EXERCISE MATERIALS:
^^^^^^^^
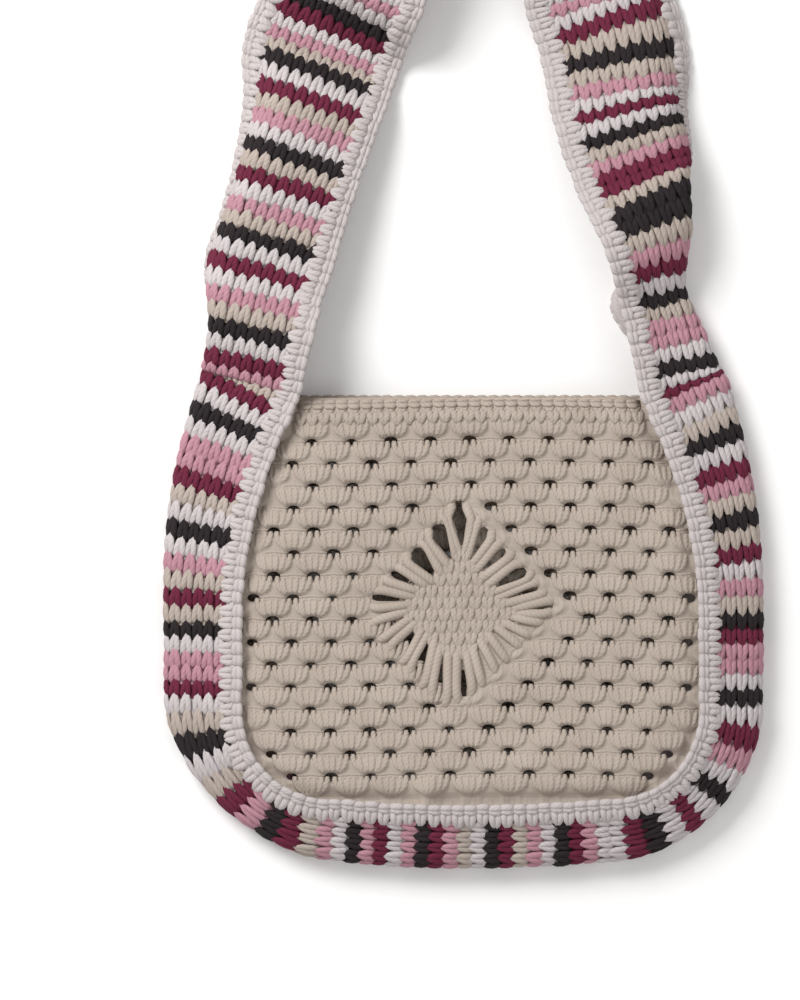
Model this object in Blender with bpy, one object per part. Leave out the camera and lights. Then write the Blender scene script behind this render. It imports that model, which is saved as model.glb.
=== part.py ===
# Crocheted crossbody bag, lying on its back.
# Two panels are joined by one long striped band, which is the gusset round the sides and the
# bottom and, above the mouth, the strap. A crochet edging runs along both edges of the band.
# Lengths are in metres and angles in degrees. +Z is up, +Y runs from the bottom of the bag to
# its mouth and on along the strap, and the origin is under the middle of the back panel.

import collections
import math

import bmesh
import bpy
import numpy as np
from mathutils import Vector
from mathutils.geometry import delaunay_2d_cdt

# Panels
PANEL_WIDTH = 0.228
PANEL_HEIGHT = 0.202
PANEL_THICKNESS = 0.004
MOUTH_WIDTH = 0.171  # the front panel's top edge, which the strap draws in
BACK_MOUTH_WIDTH = 0.216  # the back panel's top edge, which lies flat
CORNER_RADIUS = 0.044
BACK_LEFT_RADIUS = 0.078  # the back panel's corners, which tuck in further than the front's
BACK_RIGHT_RADIUS = 0.050
BOTTOM_BOW = 0.003
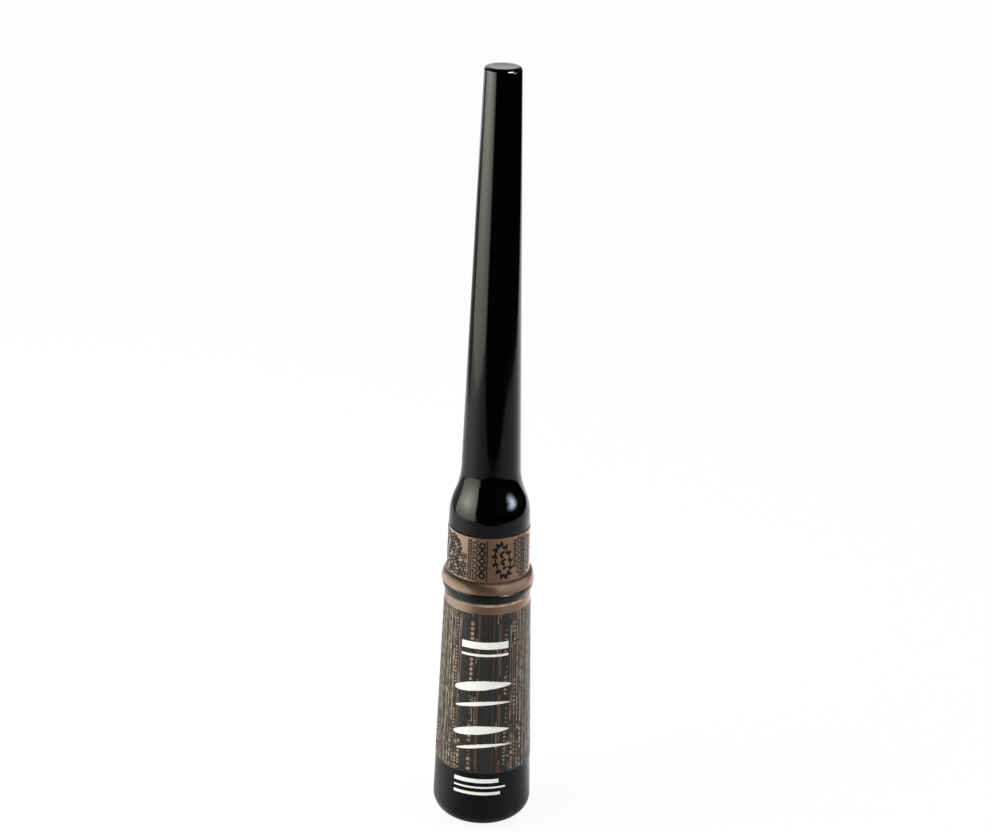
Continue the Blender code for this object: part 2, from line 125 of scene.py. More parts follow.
^^^^^^^^
GIVEN INSTRUCTION: Faithfully copy every entry, leaving nothing out.

THE RESPONSE:
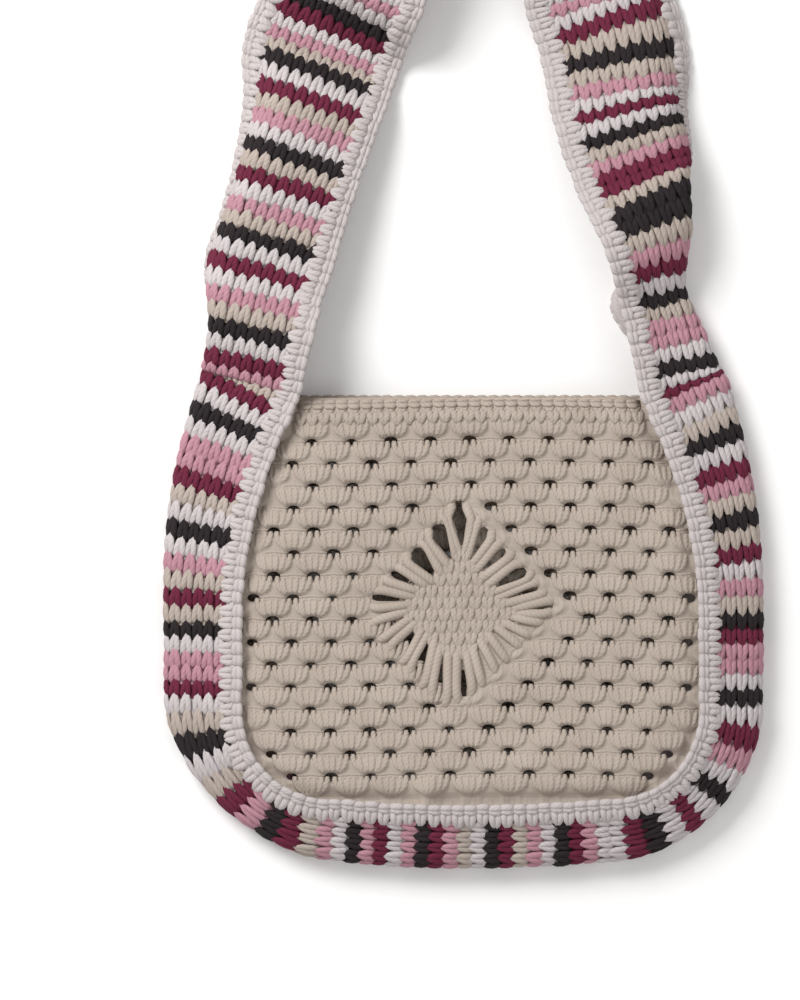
Model this object in Blender with bpy, one object per part. Leave out the camera and lights. Then write the Blender scene script behind this render. It imports that model, which is saved as model.glb.
=== part.py ===
# Crocheted crossbody bag, lying on its back.
# Two panels are joined by one long striped band, which is the gusset round the sides and the
# bottom and, above the mouth, the strap. A crochet edging runs along both edges of the band.
# Lengths are in metres and angles in degrees. +Z is up, +Y runs from the bottom of the bag to
# its mouth and on along the strap, and the origin is under the middle of the back panel.

import collections
import math

import bmesh
import bpy
import numpy as np
from mathutils import Vector
from mathutils.geometry import delaunay_2d_cdt

# Panels
PANEL_WIDTH = 0.228
PANEL_HEIGHT = 0.202
PANEL_THICKNESS = 0.004
MOUTH_WIDTH = 0.171  # the front panel's top edge, which the strap draws in
BACK_MOUTH_WIDTH = 0.216  # the back panel's top edge, which lies flat
CORNER_RADIUS = 0.044
BACK_LEFT_RADIUS = 0.078  # the back panel's corners, which tuck in further than the front's
BACK_RIGHT_RADIUS = 0.050
BOTTOM_BOW = 0.003
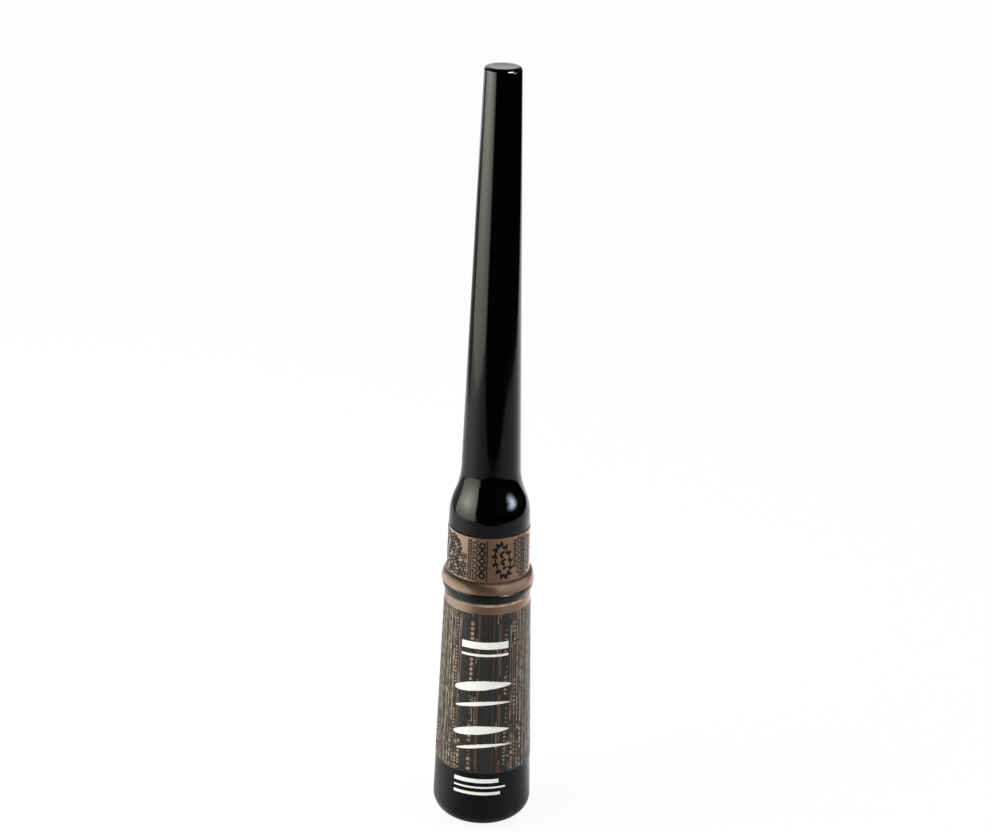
Continue the Blender code for this object: part 2, from line 125 of scene.py. More parts follow.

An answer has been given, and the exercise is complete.